技(わざ)は盗むものか?

いいえ、ちがいます。

よく、調理人の修行時代に『技は盗むものであって、鍋の片隅に残ったソースをなめてみて研究したものだ。』、などというエピソードがありがちです。
とかく技ともなると徒弟制度やら上下関係やらで一人前になるまで血と汗の涙ぐましい努力が語られがちです。
『技は教えてもらうものではない。師匠から盗むものだ。』
という声があることは否定しません。

幸い、私はこのような環境とは無縁で、実に合理的にUAEを含む、IVR、血管撮影技術を習得しました。
合理的に、患者さんに最小限の侵襲でもちろん短時間に手技を終了させることを学びました。
もちろんカテーテル治療を専門とする放射科医の指導もありましたが、(それが大きな比重を占めていることはもちろんです。)外科、内科、婦人科医との日頃のコンタクトが無視できないほど大きかったといえます。

たとえば動注リザーバーの植え込み術は皮膚を切開し、ポートを皮下に固定します。小さな外科手術です。切るからには出血があるのですが、どうすれば出血が少なくてすむか、どうすればポートを固定できるか、皮下の剥離をどのようにすればいいのかなどは外科医から学びました。

カテーテルには押す、引く、右に回す、左に回す、とこの組み合わせしかありません。
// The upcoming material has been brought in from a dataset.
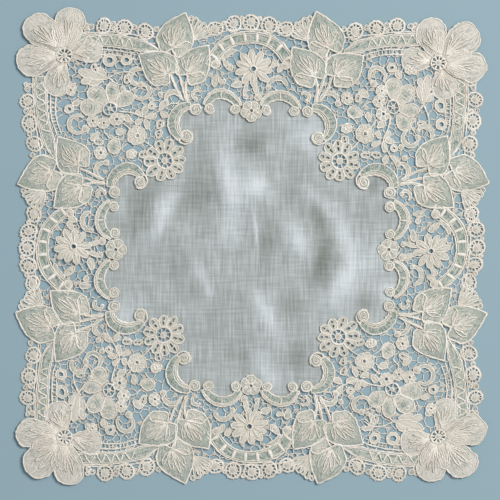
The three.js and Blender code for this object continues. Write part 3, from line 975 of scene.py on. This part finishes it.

(ガイドワイヤーも同じです。)
ガイドワイヤーは金属でできているのでカテーテルから出る瞬間は針のように突き通す力があります。どうやってガイドワイヤーを安全にカテーテルから出せばいいのでしょうか?

ガイドワイヤーをカテーテルから出さないで、ガイドワイヤーを固定したままカテーテルを引き戻せばいいのです。そうすればガイドワイヤーはカテーテルから出ますね。

こんなことは基本中の基本です。

何度挿入を試みても目的とする血管に入らないのは腕が悪いのではなくてカテーテル(もしくはガイドワイヤー)の形状が合わないのです。 人間は面白いもので入らなければ何とか入れようとして時間を浪費します。撤退することがなかなかできないものなのです。カテーテル(もしくはガイドワイヤー)の形状が合わないならいくらやっても入りませんのでカテーテルやガイドワイヤーを交換するとか形状を変えるとかしないといけません。

穿刺もそうです。 大腿動脈を針で穿刺する。ところが血管に当たらない。 おかしい?と思ってもう一度穿刺する。 やっぱり当たらない。 首をかしげる。 もう一度、、。

何度やっても血管には当たりません。 穿刺した場所には血管が走っていないからです。
穿刺する部位を変えるか穿刺の角度を変えるかしないと血管には当たりません。
採血も同じです。

最近はライブ中継といって心臓カテーテルのライブが行われています。 もちろん心臓の血管内の操作がメインだと思います。

でも私は名人といわれる術者の“穿刺”を見てみたいです。

案外“穿刺”の場面は省略されているかもしれません。

指導医は技をなす基本をしっかりと伝えなくてはいけませんね。

鍋についたソースの作り方の素材の配合は教えてあげればいいのです。